Contracts + Lobbying — Is the company increasing lobbying spend in the same agencies where it’s winning contracts? Rising lobbying spend often precedes contract wins, especially in defense and healthcare.
Contracts + Price Forecasts — Does the price forecast align with the fundamental contract momentum? If contracts are accelerating but the forecast is bearish, investigate what other factors might be weighing on the stock.
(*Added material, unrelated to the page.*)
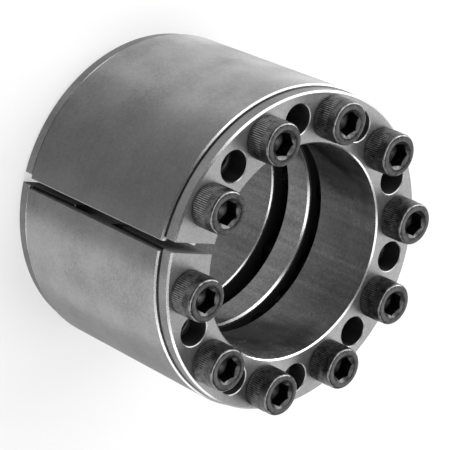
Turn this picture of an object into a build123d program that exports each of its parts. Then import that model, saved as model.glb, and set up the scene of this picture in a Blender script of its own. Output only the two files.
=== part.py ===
from build123d import *
import math
import os

# Shaft locking assembly: a slit outer ring with a double inner taper, a front and a rear slit
# taper ring, and a circle of socket head cap screws that draw the two taper rings together.
# Millimetres. +Z runs along the shaft axis towards the screw heads. The origin is the centre of
# the rear face, on which the part stands. The slits face -Y.

# Driving dimensions of the fit
shaft_d = 80.0            # bore of the taper rings, grips the shaft
hub_d = 120.0             # outer ring, seats in the hub
section = (hub_d - shaft_d) / 2

# Diameters that go with them
web_bore_d = shaft_d + 0.6    # middle web of the outer ring, just clear of the shaft
rim_d = hub_d - 2.0           # rims of the two taper rings
taper_mouth_d = hub_d - 5.0   # inner taper of the outer ring, at each end face
bolt_circle_d = (shaft_d + hub_d) / 2 - 0.5

# Lengths along the axis, from the rear face forward
rear_rim_len = 4.5        # rim of the rear ring, behind the outer ring
rear_gap = 0.8            # between that rim and the outer ring
outer_len = 73.5          # outer ring
front_gap = 0.6           # between the outer ring and the front rim
front_rim_len = 4.8       # rim of the front ring
rear_ring_len = 28.0      # rear ring, rim and taper together
front_ring_len = 29.6     # front ring, rim and taper together
web_len = 11.4            # web at the middle of the outer ring
screw_tip_z = 4.2         # screw tips, in from the rear face

# Tapers
taper_slope = 0.05        # change of radius per millimetre of length, 1 in 10 on the diameter
taper_clearance = 0.05    # between mating tapers, on the radius

# Slits
slit_w = 3.7
slit_angle = 270.0        # of the two taper rings, in degrees about +Z
outer_slit_turn = 1.1     # how far the outer ring's slit stands off the other two, in degrees
slit_edge = 0.35          # bevel along the outer edges of a slit

# Screws, in the proportions of standard socket head cap screws
screw_count = 10
screw_d = section / 2
screw_tip_bevel = 0.12 * screw_d
head_d = 1.6 * screw_d
head_h = screw_d
head_collar_d = head_d - 0.3      # plain part of the head above the knurl
knurl_h = 0.64 * head_h           # height of the knurled band's upper edge above the seat
head_base_bevel = 0.5
head_top_bevel = 0.7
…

Contracts + Analyst Ratings — Are analysts factoring in recent wins? Sometimes contract awards are announced weeks before analysts update their models, creating a window.
Step 3: Build a Watchlist
After screening and analyzing, build a focused watchlist:
High-Conviction Criteria
Look for companies that check multiple boxes:
- Material contract wins — Awards represent more than 5% of trailing annual revenue
- Accelerating momentum — Contract frequency or size is increasing vs prior periods
- Insider buying — Executives purchasing shares near contract announcements
- Expanding agency base — Winning contracts from new departments
- Multi-year duration — Awards with performance periods extending 3+ years
Monitoring
Add these companies to a FinBrain Portfolio for ongoing tracking. Check the Government Contracts screener weekly for new awards.
Sector Focus Areas
Government contract data is most useful for companies in these sectors:
| Sector | Key Agencies | What to Watch |
|---|---|---|
| Defense | DoD, Army, Navy, Air Force | Large platform awards, maintenance contracts |
| IT/Cyber | DHS, NSA, various agencies | Cloud, cybersecurity modernization |
| Healthcare | HHS, VA, CDC | Healthcare IT, pharmaceutical contracts |
| Aerospace | NASA, Space Force | Launch services, satellite programs |
| Engineering | Army Corps, DOE | Infrastructure, environmental remediation |
| Consulting | Multiple agencies | Professional services, advisory |
Limitations
- Contract vs revenue timing — A contract award doesn’t mean immediate revenue. Multi-year contracts generate revenue over their performance period, not all upfront.
- IDIQ ceiling vs actual — IDIQ contract ceiling values represent maximum potential, not guaranteed spending. Actual revenue depends on task orders issued.
- Subcontracting — A company may receive a large prime contract but subcontract a significant portion. Net revenue impact is lower than the award value.
- Protest risk — Competitors can protest contract awards, potentially delaying or reversing them.
Despite these nuances, government contract data provides a uniquely public window into future revenue that most commercial companies never disclose.